**What to do:** Print, without altering anything, the lines from the one that holds "Turn this picture" to the one that holds "const stepsPerHalfEdge = 2;", inclusive. No other lines belong in the output.

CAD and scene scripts
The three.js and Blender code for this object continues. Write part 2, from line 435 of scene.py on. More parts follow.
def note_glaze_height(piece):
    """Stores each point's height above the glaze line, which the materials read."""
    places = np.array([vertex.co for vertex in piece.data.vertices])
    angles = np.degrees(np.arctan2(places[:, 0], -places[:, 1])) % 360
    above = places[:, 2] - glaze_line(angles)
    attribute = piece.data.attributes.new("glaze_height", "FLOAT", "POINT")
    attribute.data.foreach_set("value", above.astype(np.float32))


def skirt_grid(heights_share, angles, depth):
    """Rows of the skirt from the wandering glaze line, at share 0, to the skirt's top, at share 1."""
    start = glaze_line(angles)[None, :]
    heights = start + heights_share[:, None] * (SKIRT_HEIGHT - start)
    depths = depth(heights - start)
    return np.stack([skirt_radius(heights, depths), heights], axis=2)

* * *

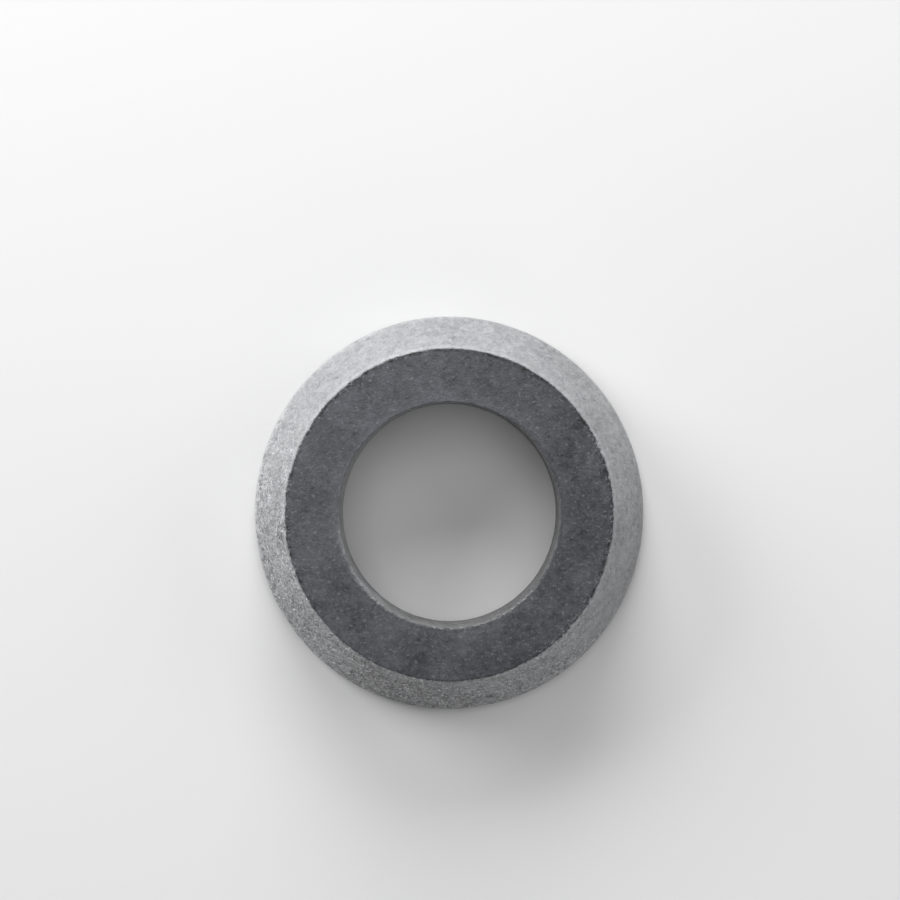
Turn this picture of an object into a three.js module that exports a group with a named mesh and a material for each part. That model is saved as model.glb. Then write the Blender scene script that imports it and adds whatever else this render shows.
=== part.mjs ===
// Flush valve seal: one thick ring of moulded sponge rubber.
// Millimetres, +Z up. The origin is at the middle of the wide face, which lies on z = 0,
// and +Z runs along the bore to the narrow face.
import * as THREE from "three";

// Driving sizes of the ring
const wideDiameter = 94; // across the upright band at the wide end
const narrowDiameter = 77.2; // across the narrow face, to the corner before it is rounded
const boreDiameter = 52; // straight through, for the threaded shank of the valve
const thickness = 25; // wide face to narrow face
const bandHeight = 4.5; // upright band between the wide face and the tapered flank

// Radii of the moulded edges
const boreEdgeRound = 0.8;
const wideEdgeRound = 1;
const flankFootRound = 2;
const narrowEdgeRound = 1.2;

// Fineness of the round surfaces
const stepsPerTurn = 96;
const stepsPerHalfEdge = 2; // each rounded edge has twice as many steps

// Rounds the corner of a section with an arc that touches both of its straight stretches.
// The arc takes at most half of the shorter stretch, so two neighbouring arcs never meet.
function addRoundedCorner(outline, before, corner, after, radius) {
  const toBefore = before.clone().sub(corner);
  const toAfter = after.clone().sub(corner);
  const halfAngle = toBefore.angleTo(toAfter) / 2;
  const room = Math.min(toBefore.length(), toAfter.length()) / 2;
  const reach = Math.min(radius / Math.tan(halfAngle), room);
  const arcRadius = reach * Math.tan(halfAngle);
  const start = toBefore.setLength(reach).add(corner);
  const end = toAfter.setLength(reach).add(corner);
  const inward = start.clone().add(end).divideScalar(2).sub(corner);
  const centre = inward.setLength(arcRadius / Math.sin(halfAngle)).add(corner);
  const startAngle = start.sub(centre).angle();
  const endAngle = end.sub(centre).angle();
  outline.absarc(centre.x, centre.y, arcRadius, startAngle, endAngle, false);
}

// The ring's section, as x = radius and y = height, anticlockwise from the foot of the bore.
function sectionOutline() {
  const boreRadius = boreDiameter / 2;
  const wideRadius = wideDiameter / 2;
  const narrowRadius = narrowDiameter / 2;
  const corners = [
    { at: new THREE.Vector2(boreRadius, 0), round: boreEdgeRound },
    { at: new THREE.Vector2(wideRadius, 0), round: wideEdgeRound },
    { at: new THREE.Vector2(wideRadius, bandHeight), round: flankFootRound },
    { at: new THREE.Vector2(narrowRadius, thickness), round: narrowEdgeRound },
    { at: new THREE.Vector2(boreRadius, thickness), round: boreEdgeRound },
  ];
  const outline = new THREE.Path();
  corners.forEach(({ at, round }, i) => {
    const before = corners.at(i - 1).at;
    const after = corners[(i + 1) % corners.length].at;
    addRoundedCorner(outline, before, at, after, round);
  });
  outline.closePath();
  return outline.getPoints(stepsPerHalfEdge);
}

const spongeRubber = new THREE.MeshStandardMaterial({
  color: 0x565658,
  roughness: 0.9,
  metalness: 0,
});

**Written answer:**
Turn this picture of an object into a three.js module that exports a group with a named mesh and a material for each part. That model is saved as model.glb. Then write the Blender scene script that imports it and adds whatever else this render shows.
=== part.mjs ===
// Flush valve seal: one thick ring of moulded sponge rubber.
// Millimetres, +Z up. The origin is at the middle of the wide face, which lies on z = 0,
// and +Z runs along the bore to the narrow face.
import * as THREE from "three";

// Driving sizes of the ring
const wideDiameter = 94; // across the upright band at the wide end
const narrowDiameter = 77.2; // across the narrow face, to the corner before it is rounded
const boreDiameter = 52; // straight through, for the threaded shank of the valve
const thickness = 25; // wide face to narrow face
const bandHeight = 4.5; // upright band between the wide face and the tapered flank

// Radii of the moulded edges
const boreEdgeRound = 0.8;
const wideEdgeRound = 1;
const flankFootRound = 2;
const narrowEdgeRound = 1.2;

// Fineness of the round surfaces
const stepsPerTurn = 96;
const stepsPerHalfEdge = 2; // each rounded edge has twice as many steps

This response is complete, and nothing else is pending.